No, prawie. Idźmy więc dalej.
Ile wynosi liczba pi? - zapytał inny członek komisji.
O Jezu. Pi raz drzwi, ty! - rzucił błyskotliwie Misiek. Po tym, jak już poznał właściwą odpowiedź, odpowiedział: O kurde, no. Nie powiem, że zapamiętałem, niech ci będzie. Wierzę ci na słowo!
Nie wstydzę się - mówił po fakcie. Wiem, że w czym innym jestem dobry i też wiem, że mam braki z nauki, ogromne. Wiem, że one wyjdą, ale nie boję się tego.
Potem na salę wszedł "Modny tata" Michał Będźmirowski. W ankiecie napisał, że "czytanie to siłownia dla mózgu", co spotkało się z uznaniem pani z komisji. Potem jednak przeszliśmy do rzeczy.
Ja powiem trzy hasła, a ty powiesz, jaka to lektura - zaczęła. Chochoł, Bronowice, sznur.
Można powiedzieć "np", nieprzygotowany - odpowiedział Michał.
Dziś w nocy przyśni ci się Wyspiański i będziesz marzył o "Weselu" - odpowiedziała pani.
To "Wesele" Smarzowskiego bardziej kojarzę - podsumował.
Na tym oczywiście nie koniec. Lecimy więc dalej.
Kto był pierwszym królem Polski?
Kazimierz Wielki? - odpowiedziała pytaniem na pytanie Barbara Cichocka-Mruk, czyli "Ta Typiara".

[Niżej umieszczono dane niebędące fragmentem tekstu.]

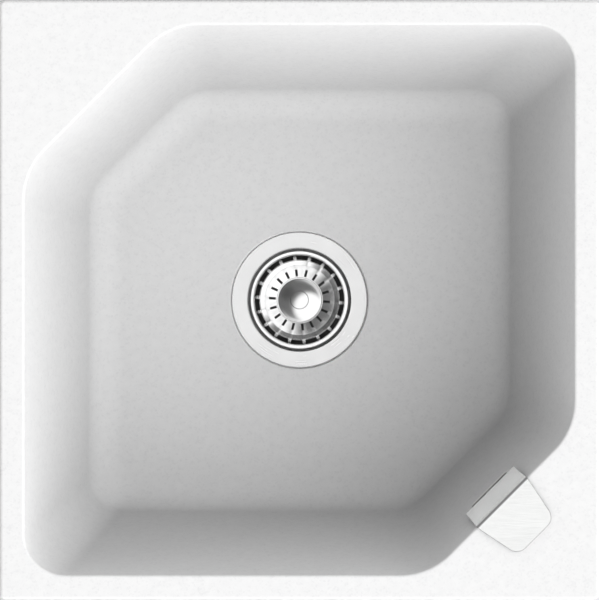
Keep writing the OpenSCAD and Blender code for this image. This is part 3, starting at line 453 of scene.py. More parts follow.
    @classmethod
    def boolean(cls, operation: str, piece: Piece, tools: Iterable[Piece]) -> Piece:
        """Cuts, joins or intersects a piece with tools, and removes them.

        Args:
            operation: DIFFERENCE, UNION or INTERSECT.
            piece: The piece to shape.
            tools: The tools, used one after the other.

        Returns:
            The same piece.
        """
        for tool in tools:
            cls.modify(piece, "BOOLEAN", operation=operation, solver="EXACT", object=tool)
            bpy.data.objects.remove(tool)
        return piece

    @classmethod
    def cut(cls, piece: Piece, *tools: Piece) -> Piece:
        """Cuts a piece with each tool."""
        return cls.boolean("DIFFERENCE", piece, tools)

    @classmethod
    def unite(cls, piece: Piece, *others: Piece) -> Piece:
        """Unites a piece with others that overlap it."""
        return cls.boolean("UNION", piece, others)

    @classmethod
    def trim(cls, piece: Piece, *tools: Piece) -> Piece:
        """Keeps what of a piece lies inside each tool."""
        return cls.boolean("INTERSECT", piece, tools)

    @classmethod
    def soften(cls, piece: Piece, width: float, steps: int = 2, angle: float = 50) -> Piece:
        """Bevels the edges that are sharper than an angle in degrees."""
        return cls.modify(
            piece, "BEVEL", width=width, segments=steps, limit_method="ANGLE",
            angle_limit=math.radians(angle), use_clamp_overlap=True, harden_normals=False,
        )

    @classmethod
    def delete_faces(cls, piece: Piece, chosen: Callable[[Vector], bool]) -> None:
        """Deletes some of a piece's faces.

        Args:
            piece: The piece.
            chosen: Whether the face with this middle is deleted.
        """
        cls.take(piece, edit=True)
        bpy.ops.mesh.select_mode(type="FACE")
        bpy.ops.mesh.select_all(action="DESELECT")
        bpy.ops.object.mode_set(mode="OBJECT")
        for face in piece.data.polygons:
            face.select = chosen(face.center)
        bpy.ops.object.mode_set(mode="EDIT")
        bpy.ops.mesh.delete(type="FACE")
        bpy.ops.mesh.select_mode(type="VERT")
        cls.clear()

    @classmethod
    def finish(cls, piece: Piece, body: str, slot: Slot, finish: "Finish", *nodes: str,
               smooth: float = 30) -> None:
        """Scales a piece to metres, smooths and dresses it, and hangs it on its body.

        Args:
            piece: The piece, in millimetres and in the sink's frame.
            body: The CAD body that it rides on.
            slot: The record's material slot, which is not used.
            finish: Its finish.
            nodes: The CAD nodes that it stands for.
            smooth: The angle up to which its faces are shaded as one, in degrees.
        """
        piece.scale = (METRES, METRES, METRES)
        cls.settle(piece)
        bpy.ops.object.shade_smooth_by_angle(angle=math.radians(smooth))
        cls.modify(piece, "WEIGHTED_NORMAL", weight=100, keep_sharp=True)
        piece.data.materials.clear()
        piece.data.materials.append(finish.material())
        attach(piece, body)
        if nodes:
            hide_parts(*nodes)
        log.info("%s: %d faces, %s", piece.name, len(piece.data.polygons), finish.name)


# Finishes


def grey(tone: float) -> tuple[float, ...]:
    """An even grey with full cover."""
    return (tone, tone, tone, 1)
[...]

Czy pamiętasz, na jakie pytanie odpowiada biernik?
Chyba jest z 10 odmian, tak? Czy 11... Nie wiem, Boże, pustka w głowie - popisał się Kamil Dudek z show "Życia na kredycie".
Kasia Gąsienica i Agnieszka Kotońska z "Gogglebox. Przed telewizorem" przyszły na salę razem. Choć pierwsza próbowała podpowiadać drugiej, to niestety nie wyszło. W efekcie, wspólnymi siłami, udało im się napisać historię na nowo i "stworzyć" nowego prezydenta.
Kto był pierwszym prezydentem Polski? - padło pytanie.
Narodowicz - odpowiedziała Kotońska, mimo że Gąsienica wyraźnie szeptała jej na ucho "Narutowicz".
Dobrze powiedziałam, Narutowicz, tylko Kotońska źle powtórzyła. Ja nie wiem, jak ja mam jej podpowiadać na lekcji, jak ona nie słyszy, co ja jej mówię - mówiła potem rozbawiona Kasia w przebitkach.
Niestety potem padło pytanie o ostatniego króla Polski i już nawet wspólne siły nie pomogły.
Jagiełło? - odpowiedziały. Agnieszka spróbowała jeszcze raz: Kazimierz Wielki?
Na szczęście prosta łamigłówka matematyczna, mimo pierwszej reakcji, nie sprawiła im już większych problemów.